An die Stelle einer äußeren Autorität tritt nun die innere Vernunft des Leibes. Ich teste mit dem jeweiligen Indikatormuskel die vierzehn Haupt-Meridiane daraufhin, ob der Energiefluß im zugehörigen Organsystems blockiert ist. Michael S. sagt dazu immer wieder den Satz „Ich biege mein Bein“  und projiziert in seinem inneren Kino den Film, wie er eben das tut.

Zehn der vierzehn Meridiane sind blockiert. Diese Blockaden lösen wir – und damit ist die Balance, wie eine Intervention in der Kinesiologie heißt, beendet.

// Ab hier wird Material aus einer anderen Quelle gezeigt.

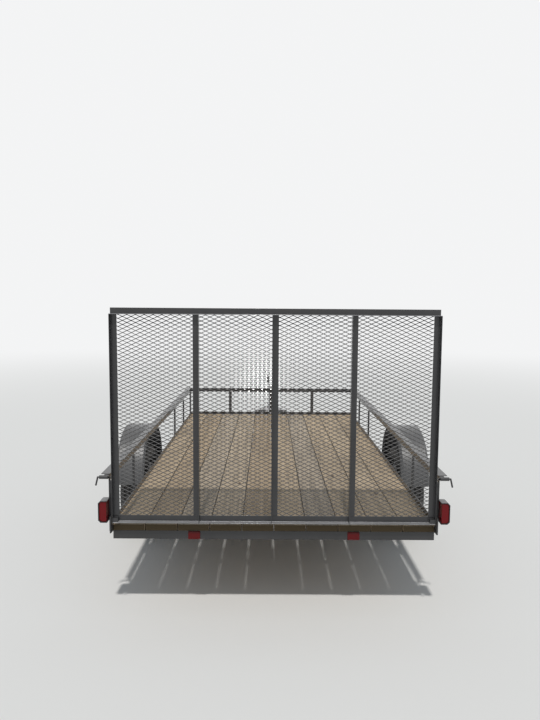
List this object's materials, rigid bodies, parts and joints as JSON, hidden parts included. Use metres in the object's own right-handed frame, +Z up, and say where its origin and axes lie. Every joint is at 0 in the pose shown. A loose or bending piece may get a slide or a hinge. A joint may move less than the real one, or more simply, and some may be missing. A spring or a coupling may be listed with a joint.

Ich habe keine Sekunde am Bein des Klienten gearbeit. Die Muskeln, Sehnen und Nerven haben sich während der einstündigen Sitzung nicht verändert. Warum auch? Die sind ja in Ordnung. Der Gedanke, daß sie nicht funktionieren, war das Problem.

Wir weinen gemeinsam

Michael S. erhebt sich von der Behandlungsliege, steht vor mir und schaut mich mit großen Augen an. Leise fragt er: „Soll ich’s ausprobieren?“ Ich nicke. Er zögert, weiß nicht, was er denken und tun soll. Die Möglichkeit, daß eine Einschränkung, die jahrzehntelang sein Leben geprägt hat, tatsächlich weg sein könnte, überfordert ihn. Ich nicke ihm nochmal zu und sage: „Probieren Sie’s einfach“.

Und dann erlebe ich einen der bewegendsten Momente meiner Arbeit als Kinesiologe: Michael S. kniet sich hin. Bis ganz unten, bis er mit den Knien den Boden berührt. Einfach so. Er guckt zu mir hoch – und beginnt zu weinen. „Es geht! Es geht!“ ruft er. Da kommen auch mir die Tränen. Er steht wieder auf, kniet sich wieder hin. Nochmal und nochmal und nochmal. Immer wieder, um fassen zu können, daß er tatsächlich sein Bein wieder ganz durchbiegen kann.

Dann stehen wir beide nur da, schauen uns an und weinen gemeinsam.